Having co-founded a magazine on ‘culture and politics after the net’ nearly 17 years ago now, I was surprised to find myself feeling like something of a newcomer to the world of ‘cultural networks’, as described here. I’d initially wanted to request that the organisers offer some kind of clarification of the term Networks, since it seemed to evoke something so generalised as to lose all sense of specificity, clarity, or purpose, but, since reading many more of the blog and forum entries, I’ve come to realise that there *is* actually quite a clear subject under discussion here…
The ‘Network’, then, sits somewhere between three typologies that have already been mentioned. First seems to be established – and emerging – forms of administered networks mediating a series of globally dispersed, institutional nodes (and associated user communities), somewhat like Triangle itself. Interestingly, these pre-date the archetypal network form of the Internet, but are clearly animated by it. Second, if I’m deducing right, might be these global umbrella projects, initiated by one leading party and mediated through singular online platforms, that ‘place in dialogue’ a range of individuals associated with one profession – art. Although I’d not come across it before, Illy’s ‘sustainArt’ platform might typify this? And is obviously only the latest in a long line of profession-, artform- or genre-specific platforms that have come and gone (think craft, or video, or whatever) – but with an avowedly global remit, and, in this particular case, an avowedly clear corporate objective. Third might be a sort of State/public sector/philanthropic version of this, where a funder based in a particular region and with particular global objectives determined by it, again initiates global dialogues to support those objectives… Todd Lester’s posts and a teeny bit of familiarity with the Dutch funding landscape – which is much less than I should have, being Dutch – make me think this must be typified by something like The Arts Collaboratory, behind which sit the social-justice/NGO missions of parent partners, Hivos, Doen Stichting and the Mondriaan Stichting.

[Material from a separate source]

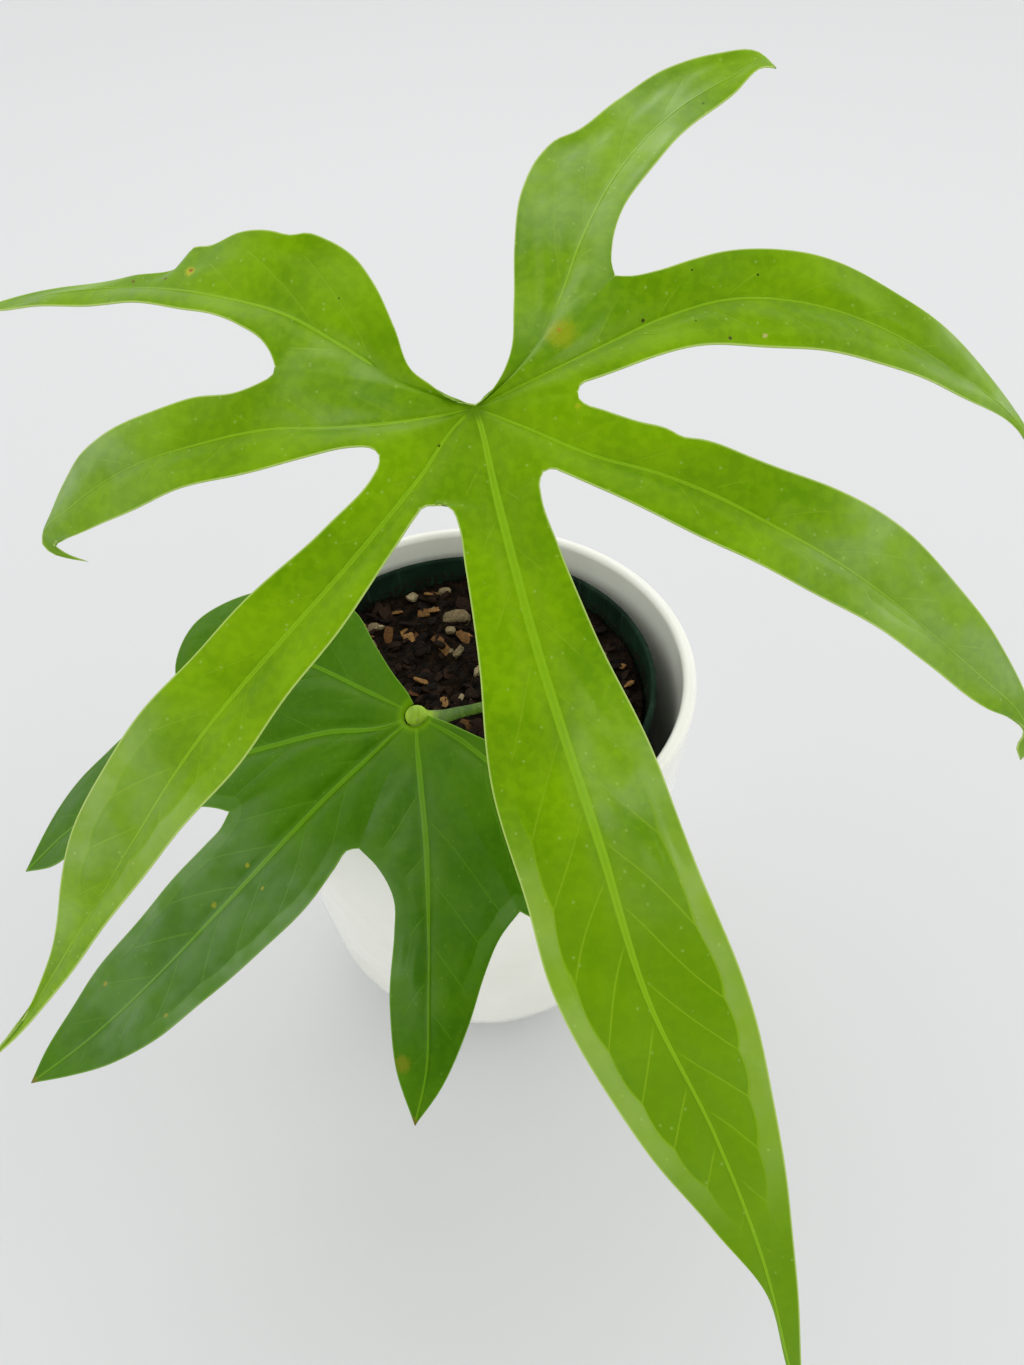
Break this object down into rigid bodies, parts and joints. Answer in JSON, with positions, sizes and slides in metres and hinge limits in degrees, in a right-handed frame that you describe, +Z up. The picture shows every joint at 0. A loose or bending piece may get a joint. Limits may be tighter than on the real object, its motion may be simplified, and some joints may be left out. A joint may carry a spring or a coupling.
{
  "type": "potted anthurium pedatoradiatum",
  "caption": "Young aroid house plant with a large and a small fingered leaf on slender petioles, in a plastic nursery pot that stands inside a round glazed cachepot.",
  "frame": {"origin": "centre of the cachepot's flat underside, on the surface that it stands on", "axes": "+Z up along the cachepot's axis; -Y to the front, where the leaves lean; +X to the right as seen from the front"},
  "size_m": [0.2254, 0.2453, 0.2819],
  "materials": {
    "glaze": "gloss",
    "nursery_plastic": "satin",
    "potting_mix": "matte",
    "stem": "matte",
    "petiole": "satin",
    "young_blade": "satin",
    "old_blade": "satin"
  },
  "bodies": {
    "root": {"cachepot": "glaze", "nursery_pot": "nursery_plastic", "potting_mix": "potting_mix", "stem": "stem", "upper_petiole": "petiole", "upper_leaf": "young_blade", "lower_petiole": "petiole", "lower_leaf": "old_blade"}
  },
  "joints": []
}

What’s immediately striking to me is that, while I would never discount the way that each of the nodes, and individuals, being placed ‘in dialogue’ through these projects, transect with ‘grassroots’ – or just plain localised – communities, *all* of these Network types really are a very far cry from the bottom-up, spontaneous, organically evolving figure that the term is used to evoke, and with which each platform clearly wants to align itself, to seek justification/legitimation through a vague and infinitely malleable notion of the global, or equal exchange, or collaboration.
It is pretty much impossible to do, of course, but in assessing the efficacy and usefulness of these network forms, the central question must therefore be to what degree they use their community’s participation to further their own development and reproduce existent organisations and power formations, OR allow the type of genuine ‘bottom-up’ phenomenon that tends to disrupt these… or at the very least present more chaotic, or unpredictable, futures.
Looking at the history of mailing lists is incredibly useful in this context. There, too, the rhetoric of openness, horizontality, collectivity and collaboration was deafening. There, too, a facilitating matrix of personal, professional and institutional economies was crucial to analyse, ditto the falsity of free speech and ‘equality’ – supposedly granted just by being online and in discussion – so as to deconstruct and properly understand how certain decontextualised individuals and organisations might prominence in a shared space of exchange; and gain a ‘voice’. There, too, there *was* something ineffable produced among these, a sort of surplus, of energy or capacity, that couldn’t be explained or analysed away by mere institutional critique.
As we sit here, there is an experiment going on globally that takes up elements of many of these earlier efforts, using tools widely available, on a mixture of corporate and more genuinely ‘grassroots’ platforms; a sort of radically ungraspable melee of public, private, uniform and multiform. Citing inspiration from the European and Arab ‘squares’ movements as foundational, the Occupy movement is also claiming to create direct democracies in urban centres all around…
While they’re obviously radically different in scale and purpose (and actually each presents its own contradictions), I do wonder whether ‘cultural networks’ aren’t – wittingly or unwittingly, I don’t know – a little behind on the kind of bridging function (between street and web) that Occupy has attempted to provide… I don’t know enough about each of the typologies under discussion (and of course web platforms are notoriously bad at granting any kind of proper purview onto the lifeworlds that sustain them), but I do think it will be hard for ‘Cultural networks’ to prevent being viewed as no more than managerial hothouses if they don’t address this.
I’m really looking forward to finding out more.